Może lepiej, że tak jest. Jeżeli w ogóle istnieje następne życie, to nie chciałabym już śpiewać. Marzę i podziwiam dobrych pisarzy, którzy tworzą cudne książki. To jest dla mnie jakiś total – skąd oni to biorą, co się dzieje w ich głowach? W przyszłym wcieleniu może się postaram i coś napiszę (śmiech).
Jakie są pani muzyczne i nie tylko plany na kolejne ćwierć wieku?

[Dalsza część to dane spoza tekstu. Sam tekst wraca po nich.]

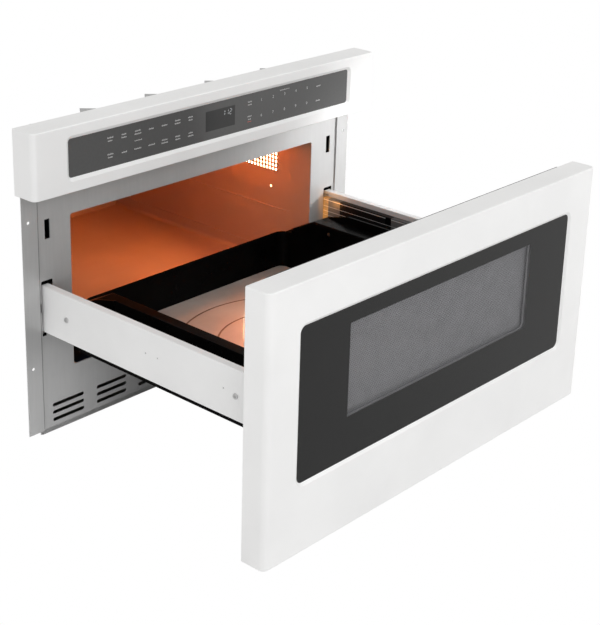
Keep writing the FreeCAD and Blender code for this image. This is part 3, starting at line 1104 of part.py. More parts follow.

Pierwszy, podstawowy plan to zakończyć remont w mieszkaniu. To jest po prostu tragedia. Żyję na placu budowy. Pierwsze, co robię po wyjściu, to odkurzam ubrania. Żyję na pudłach i to już jakiś czas trwa, bo mój mąż jest Anglikiem, więc dopiero od trzech lat mieszka w Polsce i od tego czasu zmagamy się z tematem przeprowadzek, zmian mieszkań i tak dalej. Mam teraz promocję płyty, a jednocześnie wracam do domu bez podłogi i drzwi w łazience. Nie jest to proste! Więc taki mam plan na następne 25 lat - zakończyć tego typu sytuacje, czyli uporządkować życie prywatne, bo ono cierpi z powodu moich zawodowych poczynań. Chcę też zamknąć etap jubileuszu, zakasać rękawy i zabrać się za robienie nowej płyty.